Among confirmed loanees to feature this particular car were Autocar Magazine for its ‘first look’ review in June 1984 and Country Life in its July edition of the same year. Sold by Surrey-based Lancia dealer Jack Rose Ltd in early 1985 after completing its promotional duties, the car saw 90% of its current mileage recorded in the first ten years of its life. Aside from a Lancia Dealer’s press advert from late ’84 and a DVLA-confirmed list of owners after the sale by Lancar, not a great deal is known of the car from February 1985 until October 1987 after which the car’s history is fully documented. What is evident, is by the time the car appeared at Lancia Main Dealer, Warstones of Wolverhampton in late October 1987 for a full service, it had covered 41,250 miles. From this point onwards, a comprehensive history file documenting the car’s provenance, maintenance and mileage has been meticulously compiled by successive owners.

After changing hands a few times in its first decade, A231 RKJ was subjected to a complete top-end engine rebuild by Lancia specialists Penley Classic Cars in 1992 to resolve some overheating problems and a little over a year later underwent an extensive photo-documented body restoration in 1994 which included substantial areas of welding, strengthening and new panel fitting before a high quality respray was carried out. Combined, these substantial overhauls cost the then-owner more than £4,500 at a time when a ten-year-old Delta was worth much less than half this amount. However, it was already evident to those in the know that this car had provenance; two independent valuations commissioned for insurance purposes before the car went into long-term storage in 1994 identified A231 RKJ as “an ex-press fleet early Martini model, complete with documentation”.

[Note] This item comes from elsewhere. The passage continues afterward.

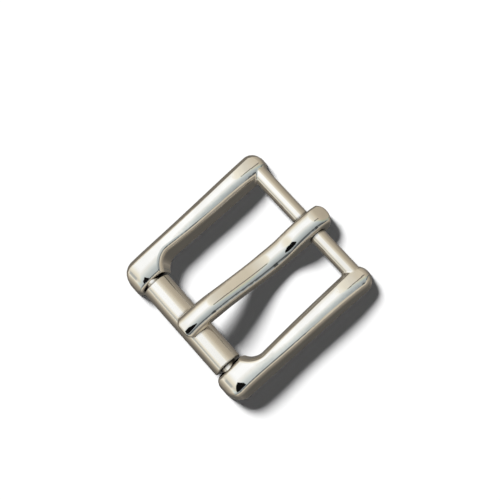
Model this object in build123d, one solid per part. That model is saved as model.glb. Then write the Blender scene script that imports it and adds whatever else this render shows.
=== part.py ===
"""Cast roller buckle for a 32 mm strap: a frame with two bars, a roller and a tongue, in millimetres.

The tables are measured from the roller's axis: X runs along the bars, Y runs from the roller
to the hinge bar, and Z is up from the surface that the buckle lies on. The last step moves every
piece so that the origin is the middle of the whole buckle's footprint.
"""

from build123d import *

import os
from math import hypot, sqrt

# Frame arms, plan sizes at the widest level of the wall
FOOT_END_Y = -6.1
HINGE_END_Y = 47.4
FOOT_INNER_X = 16.3
FOOT_OUTER_X = 26.0
WAIST_OUTER_X = 26.2
WAIST_Y = 20.0
HINGE_OUTER_X = 26.6
HINGE_INNER_X = 18.3
MIDDLE_INNER_X = 18.6
MIDDLE_Y = 24.0
FOOT_CORNER_R = 5.1
FOOT_INNER_CORNER_R = 2.2
HINGE_CORNER_R = 4.1
FLARE_X = 14.3
FLARE_Y = 9.6
FLARE_R = 4.8
ARM_STOCK_X = 12.0

# Frame arms, section sizes
WALL_BASE_Z = 1.0
WALL_DRAFT_DEG = 9.0
BLANK_TOP_Z = 10.0
ROLLER_SIDE_LENGTH = 30.0
UPRIGHT_EDGE_Z = 0.5
RIDGE_FROM_X = 0.4
ARM_TOP_FILLET = 2.0
ARM_BOTTOM_FILLET = 0.7

# Crown of an arm: ridge line and height at each station
ARM_CROWN = [
    # y, ridge_x, top_z, crown_r
    (-7.4, 21.3, 0.6, 11.0),
    (-6.2, 21.3, 3.8, 11.0),
    (-4.8, 21.3, 5.8, 11.5),
    (-2.2, 21.3, 7.4, 12.0),
    (2.0, 21.3, 8.2, 12.0),
    (7.0, 21.7, 8.1, 10.0),
    (13.0, 22.4, 7.6, 7.2),
    (20.0, 22.6, 7.3, 6.2),
    (30.0, 22.6, 7.35, 6.0),
    (36.0, 22.6, 7.15, 6.0),
    (40.0, 22.6, 6.7, 6.0),
    (43.7, 22.6, 5.95, 6.0),
    (47.0, 22.6, 4.85, 6.0),
    (50.0, 22.6, 3.4, 6.0),
]
CROWN_HALF_WIDTH = 5.6
CROWN_FLOOR_Z = -6.0

# Bars
HINGE_BAR_Y = 43.7
HINGE_BAR_Z = 3.0
HINGE_BAR_D = 4.9
HINGE_BAR_FILLET = 0.9
ROLLER_BAR_D = 5.2
BAR_END_X = 21.0
BAR_EDGE_TOLERANCE = 0.02

# Roller
ROLLER_D = 8.8
ROLLER_BORE_D = 5.32
ROLLER_LENGTH = 31.3
ROLLER_EDGE_FILLET = 0.35
ROLLER_Z = 4.43

# Tongue, along its own axis, which is a little off square as on the real casting
TONGUE_AT_HINGE_X = 1.8
TONGUE_SKEW_DEG = 1.7
TONGUE_TIP_Y = -3.0
TONGUE_END_Y = 50.4
TONGUE_HALF_WIDTH = 3.75
TIP_CORNER_R = 2.7
EYE_CORNER_R = 3.5
EYE_BORE_D = 5.06
EYE_SLOT_Y = (42.4, 45.0)
EYE_SLOT_TOP_Z = 2.0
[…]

By the time it went into Rudler’s Car Storage for almost three years, the car had 74,000 miles on the clock and has seen very little in the way of action since, covering around 8,000 miles since 1994, about 300 miles annually, on average. A Lancia enthusiast bought the car in 1997 and proceeded to take it to classic car shows and club events, where ultimately it would be recognised at the 1999 Lancia Motor Club Concours awards held during the society’s AGM. Since the turn of the millennium, A231 RKJ has not often graced the roads, instead spending its days in dry storage, though properly maintained throughout.

Most recently, as well as regular service work and the replacement of critical parts a number of important body and mechanical overhauls have been carried out to preserve the high standard of the car’s appearance and running order. Practical modifications have also been made to keep the car on the road, not least the decision to switch from Michelin’s TRX tyres (totally obsolete since the 1990’s for the HF Turbo’s Metric rim size) to more accessible 14” wheels, still in the same Cromodora style with modern tyres. Suspension, braking and electrical upgrades have also been carried out, most often with hard-to-find New Old Stock Lancia and OEM parts from original providers such as Bosch and Magneti Marelli.

After an extensive overhaul in 2018/19, the car was displayed at a number of shows during 2019 including the Italian-focused Classics at the Villa (May) and Lancia Motor Club AGM (August) where it won the Concours Best in Class award for Deltas & Prismas (class 14).

The car has its own ‘spares’ pack which includes a number of obsolete body panels, body fittings and cabin / cockpit parts, original Ermengildo Zegna cloth, sourced direct from the last-known stockist in Italy. Offered with a 12 month MOT having flawlessly passed this week.